» **TASK**
Reproduce the records below exactly as they appear, omitting any pictures they contain.

>> start EXCERPTED RECORDS

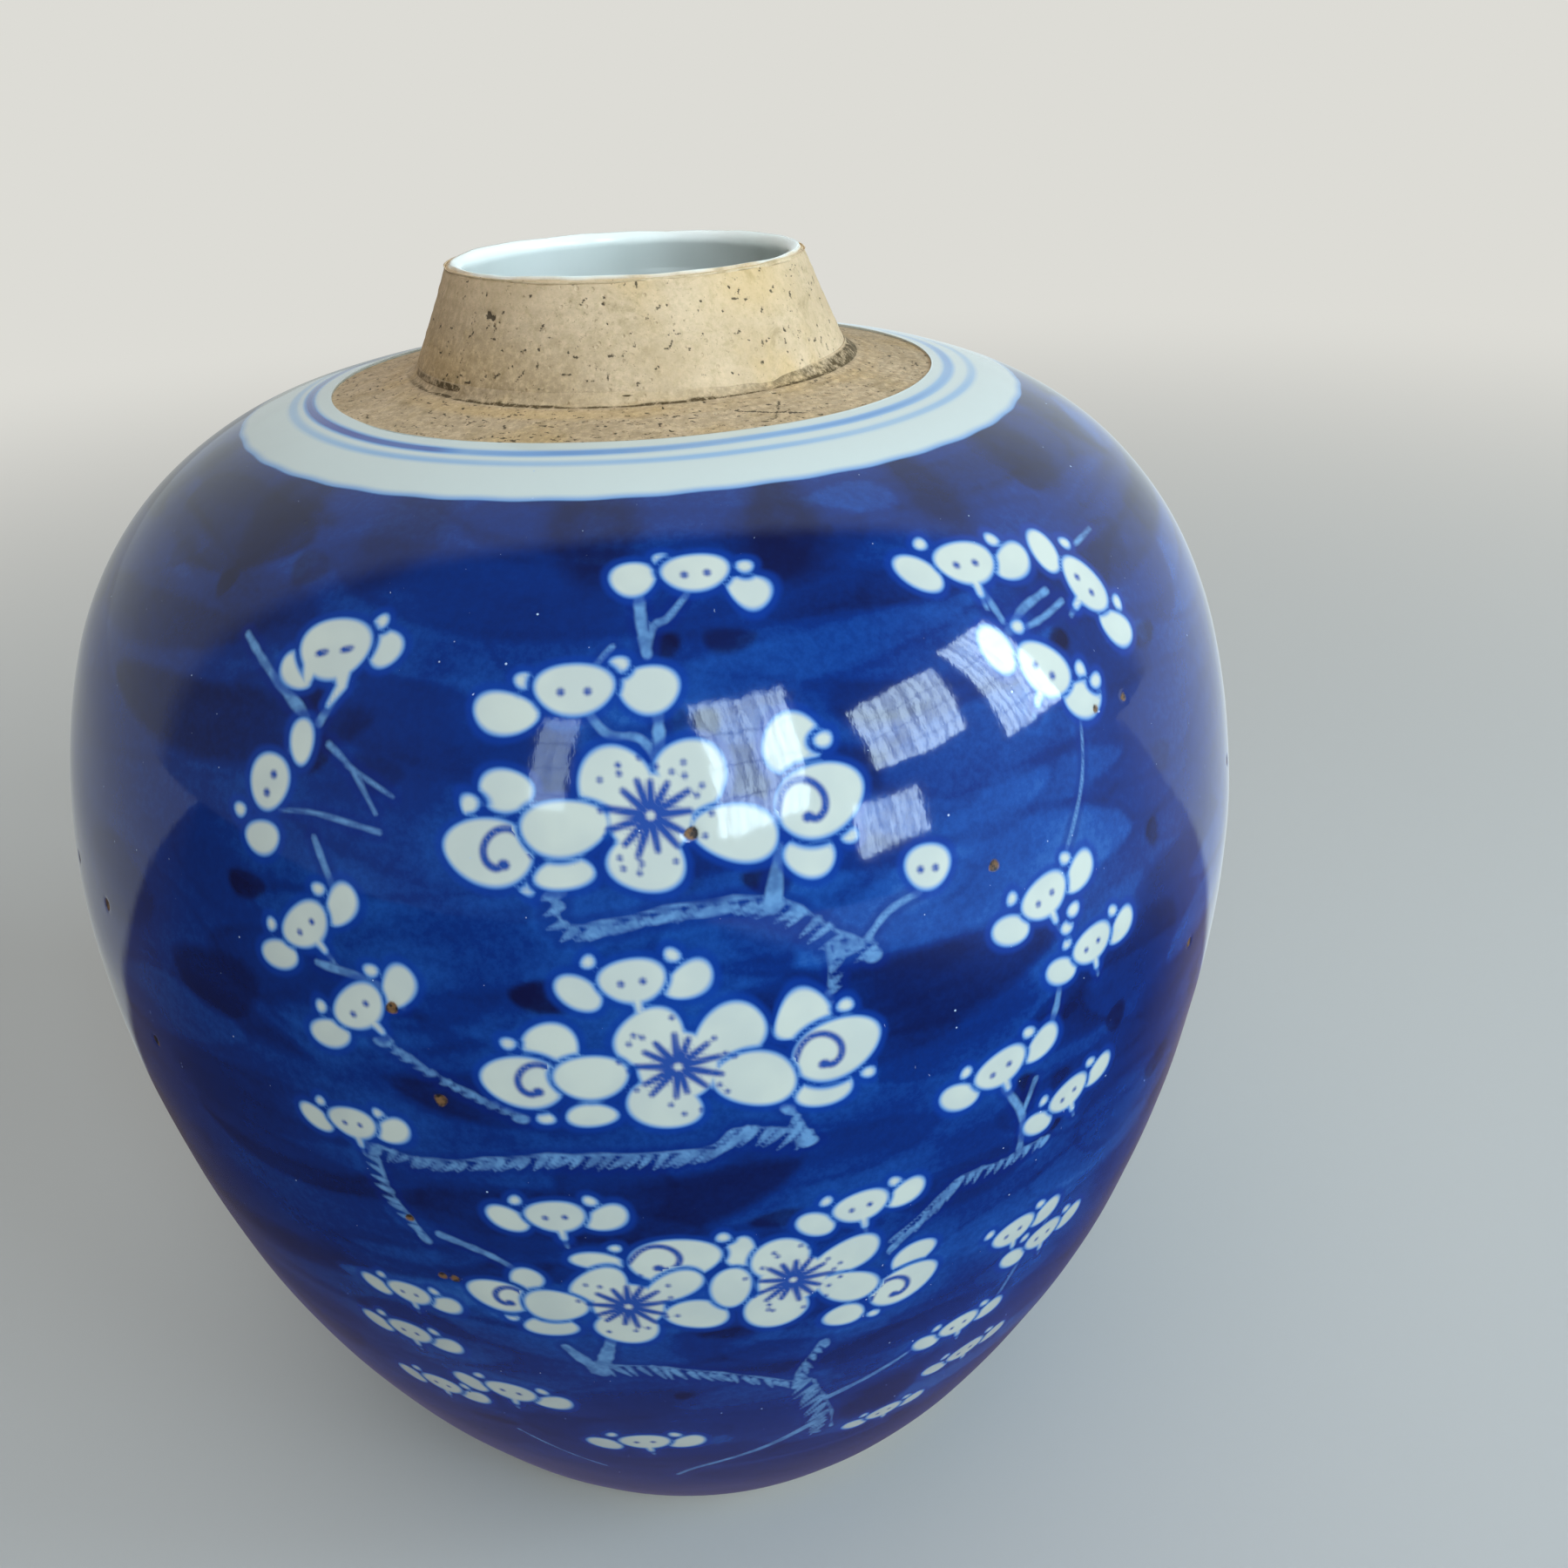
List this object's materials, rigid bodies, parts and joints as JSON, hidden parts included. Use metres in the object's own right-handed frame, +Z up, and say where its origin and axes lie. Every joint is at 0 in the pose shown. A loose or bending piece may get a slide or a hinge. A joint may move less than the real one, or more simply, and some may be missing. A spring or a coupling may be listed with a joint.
{
  "type": "ginger jar",
  "caption": "Lidless ovoid ginger jar with a bare conical neck and shoulder ring, blue-and-white blossom painting under a glossy glaze, a hollow inside and a recessed foot ring.",
  "frame": {"origin": "centre of the foot ring, on the plane of the table", "axes": "+Z up along the jar's upright axis of revolution; -Y faces the viewer, with the main painted tree on that side; +X to the viewer's right"},
  "size_m": [0.2012, 0.2012, 0.2186],
  "materials": {
    "biscuit_porcelain": "unglazed, matt, buff, flecked and stained",
    "luting_slip": "unglazed, matt, darkened with dirt in the corner it fills",
    "cobalt_painted_glaze": "glossy clear glaze over deep cobalt brushwork with reserved white blossom",
    "clear_glaze": "glossy, slightly blue-green white"
  },
  "bodies": {
    "root": {"lower_body": "biscuit_porcelain", "upper_body": "biscuit_porcelain", "neck": "biscuit_porcelain", "belly_luting_slip": "luting_slip", "neck_luting_slip": "luting_slip", "outer_glaze": "cobalt_painted_glaze", "inner_glaze": "clear_glaze", "base_glaze": "clear_glaze"}
  },
  "joints": []
}
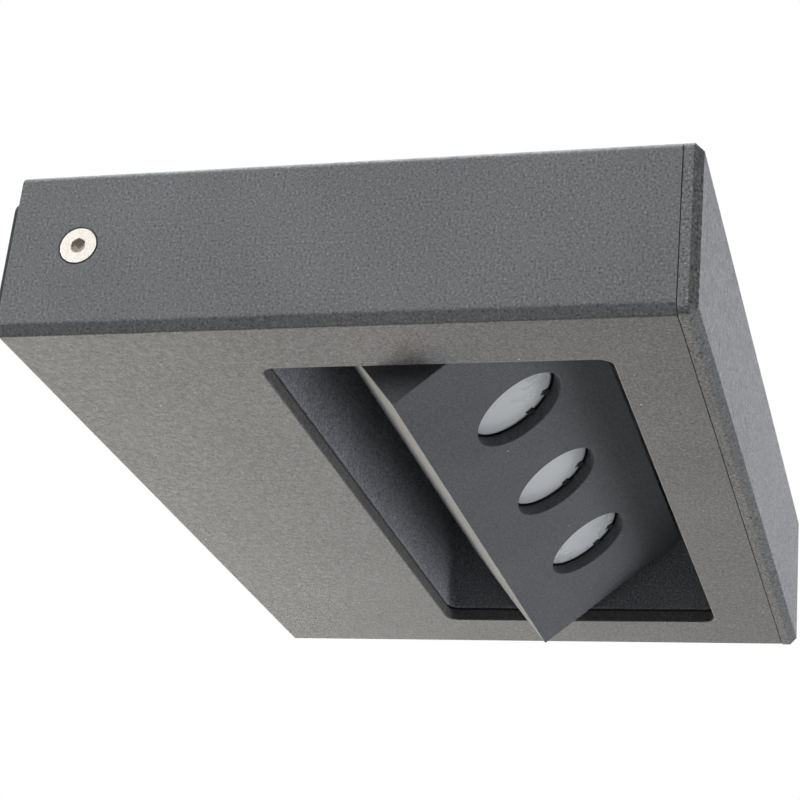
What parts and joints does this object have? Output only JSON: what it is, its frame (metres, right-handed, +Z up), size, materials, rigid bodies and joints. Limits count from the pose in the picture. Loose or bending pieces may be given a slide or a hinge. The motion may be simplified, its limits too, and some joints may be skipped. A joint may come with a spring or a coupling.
{
  "type": "wall lantern",
  "caption": "Flat box wall lantern with a long recess in its underside, in which a lamp head with round lenses tilts outwards.",
  "frame": {"origin": "centre of the face that meets the wall, at the body's mid-height", "axes": "+X along the body's length, +Y into the wall, +Z up; the front faces -Y"},
  "size_m": [0.2, 0.1408, 0.0432],
  "materials": {
    "body_coat": "fine textured anthracite powder coat on cast aluminium",
    "cover_coat": "fine textured anthracite powder coat",
    "tray_coat": "fine textured dark anthracite powder coat",
    "head_coat": "fine textured anthracite powder coat on cast aluminium",
    "foam": "matt soft foam rubber",
    "seal": "matt black",
    "zinc_sheet": "zinc plated sheet",
    "stainless": "satin stainless steel",
    "screw_zinc": "bright zinc plated",
    "washer": "matt black friction material",
    "spring_steel": "plain spring steel",
    "driver_shell": "matt dark grey",
    "circuit": "green solder mask with moulded parts",
    "terminal": "off-white moulded",
    "brass": "nickel free brass",
    "brown_core": "soft insulation",
    "blue_core": "soft insulation",
    "earth_core": "soft insulation, green and yellow",
    "black_lead": "soft black sheath",
    "red_core": "soft insulation",
    "sink": "plain extruded",
    "board": "white solder mask on an aluminium core",
    "led": "yellow phosphor under clear silicone",
    "holder": "matt black moulded",
    "lens": "frosted moulded optic"
  },
  "bodies": {
    "lantern": {"wall_gasket": "foam", "wall_bracket": "zinc_sheet", "bracket_nuts": "screw_zinc", "cable_grommet": "seal", "side_screws": "stainless", "housing": "body_coat", "front_cover": "cover_coat", "cover_seal": "seal", "cover_screws": "screw_zinc", "recess_tray": "tray_coat", "tray_seal": "seal", "tray_screws": "screw_zinc", "driver_case": "driver_shell", "driver_board": "circuit", "driver_lid": "driver_shell", "driver_screws": "screw_zinc", "terminal_block": "terminal", "terminal_screws": "brass", "terminal_mount_screw": "screw_zinc", "live_lead": "brown_core", "neutral_lead": "blue_core", "earth_lead": "earth_core", "earth_tag": "brass", "earth_screw": "brass", "head_lead": "black_lead", "pivot_bolt_left": "stainless", "pivot_bolt_right": "stainless", "friction_washers": "washer", "spring_washers": "spring_steel", "pivot_nuts": "stainless"},
    "head": {"head_body": "head_coat", "head_back": "head_coat", "head_seal": "seal", "head_screws": "screw_zinc", "heat_sink": "sink", "led_board": "board", "board_screws": "screw_zinc", "leds": "led", "lens_holder_1": "holder", "lens_holder_2": "holder", "lens_holder_3": "holder", "lens_seals": "seal", "lens_1": "lens", "lens_2": "lens", "lens_3": "lens", "board_lead": "red_core"}
  },
  "joints": [
    {"name": "head_tilt", "type": "hinge", "parent": "lantern", "child": "head", "pos_m": [0, -0.08605, 0], "axis": [1, 0, 0], "range_deg": [0, 40]}
  ]
}
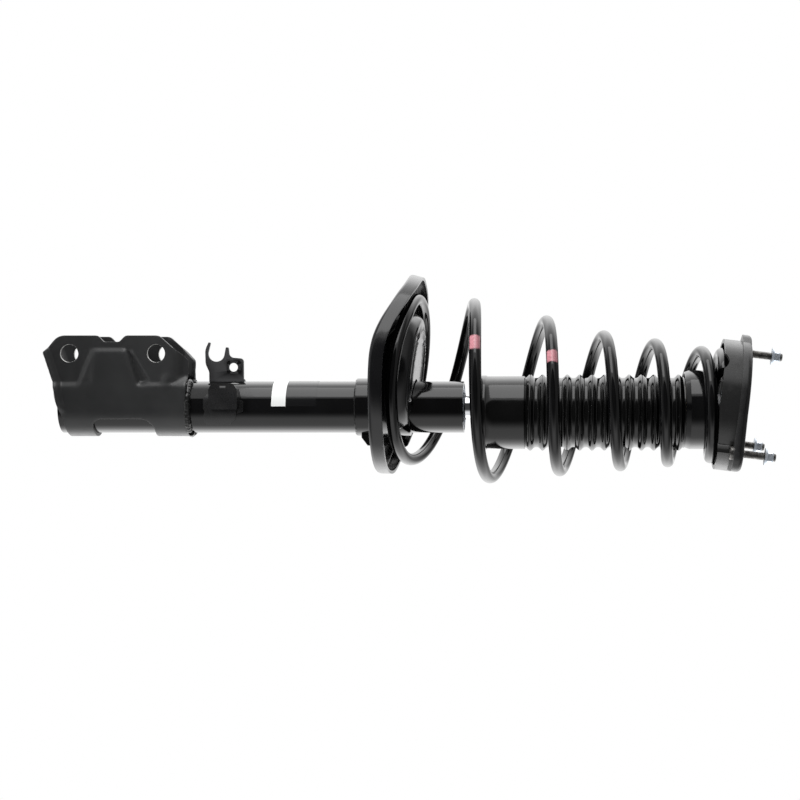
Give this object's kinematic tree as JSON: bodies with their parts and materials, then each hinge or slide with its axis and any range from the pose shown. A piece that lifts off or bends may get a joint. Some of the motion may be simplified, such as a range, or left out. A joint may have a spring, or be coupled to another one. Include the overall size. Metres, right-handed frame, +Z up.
{
  "type": "suspension strut assembly",
  "caption": "Coil-over suspension strut with a knuckle bracket, leaning spring seat, tapering coil spring, ribbed dust boot and a studded top mount.",
  "frame": {"origin": "centre of the damper tube's flat base", "axes": "+Z up the damper axis towards the top mount; -X is the side the knuckle bracket's ears point to; -Y is the side that carries the small clip bracket"},
  "size_m": [0.206, 0.1978, 0.7273],
  "materials": {
    "gloss_black": "gloss paint",
    "satin_black": "satin electro-coat",
    "label_film": "printed film, left blank",
    "spring_rubber": "matte",
    "plain_steel": "machined",
    "seal_rubber": "matte",
    "zinc_plate": "bright zinc plate",
    "rod_chrome": "polished",
    "piston_band": "filled polymer",
    "bump_foam": "closed-cell foam",
    "boot_rubber": "semi-gloss moulding",
    "boot_cup": "semi-gloss",
    "mount_black": "satin coat",
    "mount_rubber": "matte",
    "stud_steel": "plain steel thread"
  },
  "bodies": {
    "strut_body": {"strut_tube": "gloss_black", "tube_base_cap": "gloss_black", "knuckle_bracket": "satin_black", "bracket_brace": "satin_black", "bracket_weld": "satin_black", "hose_bracket": "satin_black", "clip_bracket": "gloss_black", "label": "label_film", "seat_collar": "gloss_black", "seat_weld": "gloss_black", "spring_seat": "satin_black", "lower_spring_pad": "spring_rubber", "coil_spring": "gloss_black", "pressure_tube": "plain_steel", "base_valve": "plain_steel", "rod_guide": "plain_steel", "oil_seal": "seal_rubber", "seal_cap": "zinc_plate"},
    "rod_assembly": {"piston_rod": "rod_chrome", "piston": "plain_steel", "piston_band": "piston_band", "piston_nut": "plain_steel", "rebound_stop": "seal_rubber", "bump_stop": "bump_foam", "dust_boot": "boot_rubber", "boot_cup": "boot_cup", "lower_washer": "zinc_plate", "bush_sleeve": "plain_steel", "upper_washer": "zinc_plate", "rod_nut": "zinc_plate"},
    "top_mount": {"mount_plate": "mount_black", "mount_cup": "mount_rubber", "upper_spring_insulator": "spring_rubber", "mount_bush": "spring_rubber", "top_studs": "stud_steel", "flange_nuts": "zinc_plate"}
  },
  "joints": [
    {"name": "stroke", "type": "slide", "parent": "strut_body", "child": "rod_assembly", "axis": [0, 0, -1], "range_m": [0, 0.18], "stiffness_N_per_m": 28000, "springref_m": -0.05, "deforming": ["coil_spring", "dust_boot"]},
    {"name": "mount_tilt", "type": "hinge", "parent": "rod_assembly", "child": "top_mount", "pos_m": [0, 0, 0.6556], "axis": [0, 1, 0], "range_deg": [-1.5, 1.5], "stiffness_Nm_per_rad": 150, "deforming": ["mount_bush"]}
  ]
}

>> end EXCERPTED RECORDS

» **OUTPUT OF THE TASK**
List this object's materials, rigid bodies, parts and joints as JSON, hidden parts included. Use metres in the object's own right-handed frame, +Z up, and say where its origin and axes lie. Every joint is at 0 in the pose shown. A loose or bending piece may get a slide or a hinge. A joint may move less than the real one, or more simply, and some may be missing. A spring or a coupling may be listed with a joint.
{
  "type": "ginger jar",
  "caption": "Lidless ovoid ginger jar with a bare conical neck and shoulder ring, blue-and-white blossom painting under a glossy glaze, a hollow inside and a recessed foot ring.",
  "frame": {"origin": "centre of the foot ring, on the plane of the table", "axes": "+Z up along the jar's upright axis of revolution; -Y faces the viewer, with the main painted tree on that side; +X to the viewer's right"},
  "size_m": [0.2012, 0.2012, 0.2186],
  "materials": {
    "biscuit_porcelain": "unglazed, matt, buff, flecked and stained",
    "luting_slip": "unglazed, matt, darkened with dirt in the corner it fills",
    "cobalt_painted_glaze": "glossy clear glaze over deep cobalt brushwork with reserved white blossom",
    "clear_glaze": "glossy, slightly blue-green white"
  },
  "bodies": {
    "root": {"lower_body": "biscuit_porcelain", "upper_body": "biscuit_porcelain", "neck": "biscuit_porcelain", "belly_luting_slip": "luting_slip", "neck_luting_slip": "luting_slip", "outer_glaze": "cobalt_painted_glaze", "inner_glaze": "clear_glaze", "base_glaze": "clear_glaze"}
  },
  "joints": []
}
What parts and joints does this object have? Output only JSON: what it is, its frame (metres, right-handed, +Z up), size, materials, rigid bodies and joints. Limits count from the pose in the picture. Loose or bending pieces may be given a slide or a hinge. The motion may be simplified, its limits too, and some joints may be skipped. A joint may come with a spring or a coupling.
{
  "type": "wall lantern",
  "caption": "Flat box wall lantern with a long recess in its underside, in which a lamp head with round lenses tilts outwards.",
  "frame": {"origin": "centre of the face that meets the wall, at the body's mid-height", "axes": "+X along the body's length, +Y into the wall, +Z up; the front faces -Y"},
  "size_m": [0.2, 0.1408, 0.0432],
  "materials": {
    "body_coat": "fine textured anthracite powder coat on cast aluminium",
    "cover_coat": "fine textured anthracite powder coat",
    "tray_coat": "fine textured dark anthracite powder coat",
    "head_coat": "fine textured anthracite powder coat on cast aluminium",
    "foam": "matt soft foam rubber",
    "seal": "matt black",
    "zinc_sheet": "zinc plated sheet",
    "stainless": "satin stainless steel",
    "screw_zinc": "bright zinc plated",
    "washer": "matt black friction material",
    "spring_steel": "plain spring steel",
    "driver_shell": "matt dark grey",
    "circuit": "green solder mask with moulded parts",
    "terminal": "off-white moulded",
    "brass": "nickel free brass",
    "brown_core": "soft insulation",
    "blue_core": "soft insulation",
    "earth_core": "soft insulation, green and yellow",
    "black_lead": "soft black sheath",
    "red_core": "soft insulation",
    "sink": "plain extruded",
    "board": "white solder mask on an aluminium core",
    "led": "yellow phosphor under clear silicone",
    "holder": "matt black moulded",
    "lens": "frosted moulded optic"
  },
  "bodies": {
    "lantern": {"wall_gasket": "foam", "wall_bracket": "zinc_sheet", "bracket_nuts": "screw_zinc", "cable_grommet": "seal", "side_screws": "stainless", "housing": "body_coat", "front_cover": "cover_coat", "cover_seal": "seal", "cover_screws": "screw_zinc", "recess_tray": "tray_coat", "tray_seal": "seal", "tray_screws": "screw_zinc", "driver_case": "driver_shell", "driver_board": "circuit", "driver_lid": "driver_shell", "driver_screws": "screw_zinc", "terminal_block": "terminal", "terminal_screws": "brass", "terminal_mount_screw": "screw_zinc", "live_lead": "brown_core", "neutral_lead": "blue_core", "earth_lead": "earth_core", "earth_tag": "brass", "earth_screw": "brass", "head_lead": "black_lead", "pivot_bolt_left": "stainless", "pivot_bolt_right": "stainless", "friction_washers": "washer", "spring_washers": "spring_steel", "pivot_nuts": "stainless"},
    "head": {"head_body": "head_coat", "head_back": "head_coat", "head_seal": "seal", "head_screws": "screw_zinc", "heat_sink": "sink", "led_board": "board", "board_screws": "screw_zinc", "leds": "led", "lens_holder_1": "holder", "lens_holder_2": "holder", "lens_holder_3": "holder", "lens_seals": "seal", "lens_1": "lens", "lens_2": "lens", "lens_3": "lens", "board_lead": "red_core"}
  },
  "joints": [
    {"name": "head_tilt", "type": "hinge", "parent": "lantern", "child": "head", "pos_m": [0, -0.08605, 0], "axis": [1, 0, 0], "range_deg": [0, 40]}
  ]
}
Give this object's kinematic tree as JSON: bodies with their parts and materials, then each hinge or slide with its axis and any range from the pose shown. A piece that lifts off or bends may get a joint. Some of the motion may be simplified, such as a range, or left out. A joint may have a spring, or be coupled to another one. Include the overall size. Metres, right-handed frame, +Z up.
{
  "type": "suspension strut assembly",
  "caption": "Coil-over suspension strut with a knuckle bracket, leaning spring seat, tapering coil spring, ribbed dust boot and a studded top mount.",
  "frame": {"origin": "centre of the damper tube's flat base", "axes": "+Z up the damper axis towards the top mount; -X is the side the knuckle bracket's ears point to; -Y is the side that carries the small clip bracket"},
  "size_m": [0.206, 0.1978, 0.7273],
  "materials": {
    "gloss_black": "gloss paint",
    "satin_black": "satin electro-coat",
    "label_film": "printed film, left blank",
    "spring_rubber": "matte",
    "plain_steel": "machined",
    "seal_rubber": "matte",
    "zinc_plate": "bright zinc plate",
    "rod_chrome": "polished",
    "piston_band": "filled polymer",
    "bump_foam": "closed-cell foam",
    "boot_rubber": "semi-gloss moulding",
    "boot_cup": "semi-gloss",
    "mount_black": "satin coat",
    "mount_rubber": "matte",
    "stud_steel": "plain steel thread"
  },
  "bodies": {
    "strut_body": {"strut_tube": "gloss_black", "tube_base_cap": "gloss_black", "knuckle_bracket": "satin_black", "bracket_brace": "satin_black", "bracket_weld": "satin_black", "hose_bracket": "satin_black", "clip_bracket": "gloss_black", "label": "label_film", "seat_collar": "gloss_black", "seat_weld": "gloss_black", "spring_seat": "satin_black", "lower_spring_pad": "spring_rubber", "coil_spring": "gloss_black", "pressure_tube": "plain_steel", "base_valve": "plain_steel", "rod_guide": "plain_steel", "oil_seal": "seal_rubber", "seal_cap": "zinc_plate"},
    "rod_assembly": {"piston_rod": "rod_chrome", "piston": "plain_steel", "piston_band": "piston_band", "piston_nut": "plain_steel", "rebound_stop": "seal_rubber", "bump_stop": "bump_foam", "dust_boot": "boot_rubber", "boot_cup": "boot_cup", "lower_washer": "zinc_plate", "bush_sleeve": "plain_steel", "upper_washer": "zinc_plate", "rod_nut": "zinc_plate"},
    "top_mount": {"mount_plate": "mount_black", "mount_cup": "mount_rubber", "upper_spring_insulator": "spring_rubber", "mount_bush": "spring_rubber", "top_studs": "stud_steel", "flange_nuts": "zinc_plate"}
  },
  "joints": [
    {"name": "stroke", "type": "slide", "parent": "strut_body", "child": "rod_assembly", "axis": [0, 0, -1], "range_m": [0, 0.18], "stiffness_N_per_m": 28000, "springref_m": -0.05, "deforming": ["coil_spring", "dust_boot"]},
    {"name": "mount_tilt", "type": "hinge", "parent": "rod_assembly", "child": "top_mount", "pos_m": [0, 0, 0.6556], "axis": [0, 1, 0], "range_deg": [-1.5, 1.5], "stiffness_Nm_per_rad": 150, "deforming": ["mount_bush"]}
  ]
}